# Why 60 Million Indians Could Not Become Sikhs ?



## Sikh News Reporter (Oct 20, 2004)

This is an extract FROM "SAACHI SAAKHI": I have cut it short but there’s much more detail if anyone is interested.
Dr Ambedkar (an untouchable) for those of you who don’t know wrote the constitution of India after it achieved independence.


"Around 1935-36, Dr. Ambedkar, the unchallenged leader of the 60 million untouchables in India, openly expressed the desire that all untouchables of India join Sikhism to rid themselves of the thousand of years of serfdom imposed by the caste-system. Hindu leaders like Dr. Munje, President of Hindu Mahasabha, and Pandit Malviya, the eminent Sanatanist Hindu leader were totally agreeable to this plan. Copies of Dr. Ambedkar?s correspondence with these Hindu leaders were regularly brought to the notice of Gandhi.

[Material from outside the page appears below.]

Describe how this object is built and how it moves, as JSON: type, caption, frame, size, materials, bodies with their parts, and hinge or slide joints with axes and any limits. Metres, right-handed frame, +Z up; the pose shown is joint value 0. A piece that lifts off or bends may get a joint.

?After this, Dr. Ambedkar opened a direct dialogue with Sikh leaders to achieve his purpose, and this news spread throughout the country that the untouchables were on the verge of joining Sikhism. This is the time when foundation of Khalsa College, Bombay was laid so that it could function as the centre for the education of the untouchables of Southern India. At the time, even Maharaja of Patiala Bhupinder Singh offered to marry his sister in the family of Dr. Ambedkar to lend sense of pride to the untouchables joining Sikhism. But soon thereafter, such acute differences cropped up between Dr. Ambedkar and Akali leaders that Dr. Ambedkar and his followers became disenchanted with Sikhism and later joined Buddhism.

But by 60 million untouchables joining Sikhism the Akali Party would have lost its dominance and monopoly over the Shiromani Gurdwara Prabandhak Committee (head of sikhi) and Sardar Baldev Singh would have lost his Sikh representation in the Central Government.

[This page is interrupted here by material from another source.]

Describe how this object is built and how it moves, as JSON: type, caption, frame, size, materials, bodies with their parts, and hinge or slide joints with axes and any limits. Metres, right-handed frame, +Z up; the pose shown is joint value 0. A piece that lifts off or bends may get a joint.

When the Akali Party realised this problem then after deep consultation they unanimously decided to permanently block the entry of Dr. Ambedkar and his 60 million untouchable fellows. 

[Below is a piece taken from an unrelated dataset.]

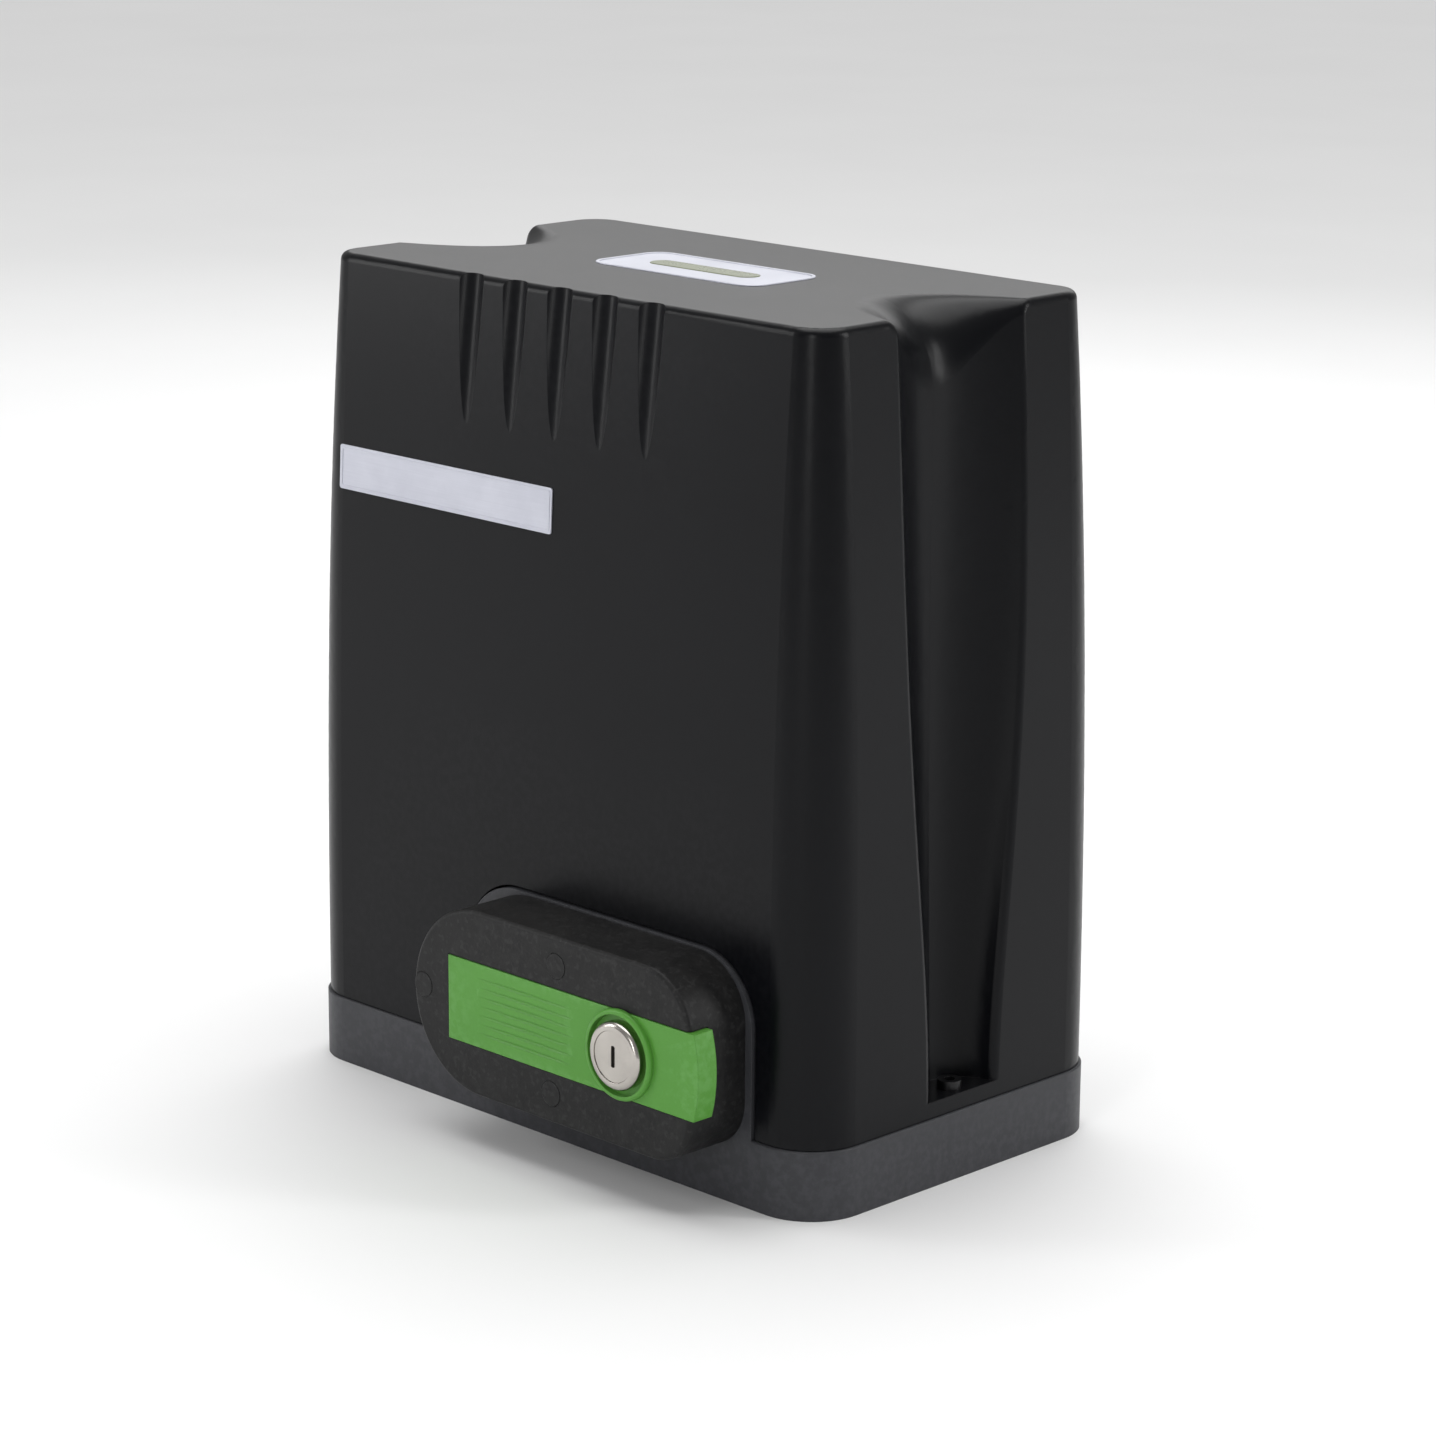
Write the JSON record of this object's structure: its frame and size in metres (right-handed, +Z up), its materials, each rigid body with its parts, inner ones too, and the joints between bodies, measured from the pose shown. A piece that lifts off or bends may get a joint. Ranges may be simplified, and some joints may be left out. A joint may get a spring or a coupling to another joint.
{
  "type": "sliding gate motor",
  "caption": "Sliding gate motor: crowned hood on a cast base, worm gearbox and electric motor inside, rack pinion behind, keyed manual-release lever in front.",
  "frame": {"origin": "centre of the base's footprint and of its four anchor slots, on the underside", "axes": "+Z up, +Y out of the back along the drive pinion's axis, -Y the manual-release side, +X to the right seen from the release side"},
  "size_m": [0.2626, 0.2238, 0.3004],
  "materials": {
    "base_paint": "dark grey fine powder coat, low sheen",
    "hood_plastic": "near-black satin moulded plastic",
    "textured_plastic": "black moulded plastic with a fine spark texture",
    "green_plastic": "mid green satin plastic",
    "nickel": "satin nickel plate",
    "bare_plate": "bare satin silver plate",
    "seal_rubber": "matt black rubber",
    "zinc_steel": "zinc-plated steel",
    "black_steel": "black oxide on steel",
    "ground_steel": "ground steel",
    "cast_aluminium": "as-cast aluminium",
    "bronze": "machined bronze",
    "motor_paint": "black enamel",
    "lamination": "varnished laminated steel",
    "copper_winding": "enamelled copper winding",
    "board_laminate": "green board laminate",
    "terminal_plastic": "moulded component plastic",
    "capacitor_can": "drawn aluminium can"
  },
  "bodies": {
    "frame": {"base_casting": "base_paint", "cable_grommet": "seal_rubber", "cover": "hood_plastic", "cover_screws": "black_steel", "front_label": "bare_plate", "top_badge": "bare_plate", "release_housing": "textured_plastic", "housing_screws": "zinc_steel", "housing_plugs": "textured_plastic", "release_hinge_pin": "ground_steel", "gearbox_housing": "cast_aluminium", "gearbox_cover": "cast_aluminium", "gearbox_cover_screws": "zinc_steel", "gearbox_bolts": "zinc_steel", "output_bush_front": "bronze", "output_bush_rear": "bronze", "output_oil_seal": "seal_rubber", "worm_bearing_lower": "ground_steel", "worm_bearing_upper": "ground_steel", "motor_bearing_top": "ground_steel", "motor_can": "motor_paint", "motor_top_bell": "cast_aluminium", "stator": "lamination", "winding_lower": "copper_winding", "winding_upper": "copper_winding", "mounting_plate": "zinc_steel", "control_board": "board_laminate", "board_posts": "ground_steel", "terminal_blocks": "terminal_plastic", "relays": "terminal_plastic", "fuse_holder": "terminal_plastic", "run_capacitor": "capacitor_can", "capacitor_clamp": "zinc_steel", "transformer": "lamination", "limit_sensor": "terminal_plastic"},
    "armature": {"worm_shaft": "ground_steel", "rotor": "lamination"},
    "output": {"worm_wheel": "bronze", "output_shaft": "ground_steel", "drive_pinion": "zinc_steel", "pinion_key": "ground_steel", "pinion_washer": "zinc_steel", "pinion_screw": "zinc_steel"},
    "lever": {"release_lever": "green_plastic", "lock_body": "nickel", "lock_nut": "nickel"},
    "lock_core": {"lock_plug": "nickel", "lock_cam": "zinc_steel"},
    "plunger": {"release_plunger": "ground_steel"}
  },
  "joints": [
    {"name": "armature_spin", "type": "hinge", "parent": "frame", "child": "armature", "pos_m": [0.047, 0, 0.1], "axis": [0, 0, 1], "continuous": true},
    {"name": "output_spin", "type": "hinge", "parent": "frame", "child": "output", "pos_m": [-0.005, 0, 0.053], "axis": [0, 1, 0], "continuous": true},
    {"name": "lever_hinge", "type": "hinge", "parent": "frame", "child": "lever", "pos_m": [-0.014, -0.096, 0.0526], "axis": [0, 0, -1], "range_deg": [0, 90]},
    {"name": "lock_turn", "type": "hinge", "parent": "lever", "child": "lock_core", "pos_m": [0.067, -0.09, 0.0526], "axis": [0, -1, 0], "range_deg": [0, 90]},
    {"name": "plunger_slide", "type": "slide", "parent": "frame", "child": "plunger", "axis": [0, -1, 0], "range_m": [0, 0.0035]}
  ],
  "couplings": [
    {"joint": "output_spin", "follows": "armature_spin", "ratio": 0.025},
    {"joint": "plunger_slide", "follows": "lever_hinge", "m_per_rad": 0.002228}
  ]
}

These higher caste’s + politics are the cause of why sikhism has only 30 million followers world wide and not 90 million.


----------



## S|kH (Oct 20, 2004)

There is no needed conversion ceremony to Sikhism.

You become Sikh when you realize the path you wish to take.

The fact that ONE man's negotiations with te Akali Party decided the fate of 60 million Dalits is all too shady for me to believe. If they worship that guy enough to make a "contract" with the Akali Party on converting to Sikhism, than they shouldnt enter the Sikh fold either way. 

Yogi Bhajans Sikh's never needed to ask the Akali Party or SGPC to convert...they did so at their wishes. Akali Party/SGPC is NOT the final say in becoming a Sikh.

If the 60 Million Dalits wished to take Amrit, they would be judged on their own merits by the Khalsa. They SHOULD NOT rely upon 1 individual to make a contract for them to become Khalsa...thats not the way it works. 

Both sides of the equation are wrong here.


----------



## vijaydeep Singh (Oct 20, 2004)

*It is still not too late*

Ek Oankar Wahiguru Ji Ki Fateh
Well,
      Das want to reapeat one thing,Das is not a Punjabi and was converted to Sikhism from Hinduism.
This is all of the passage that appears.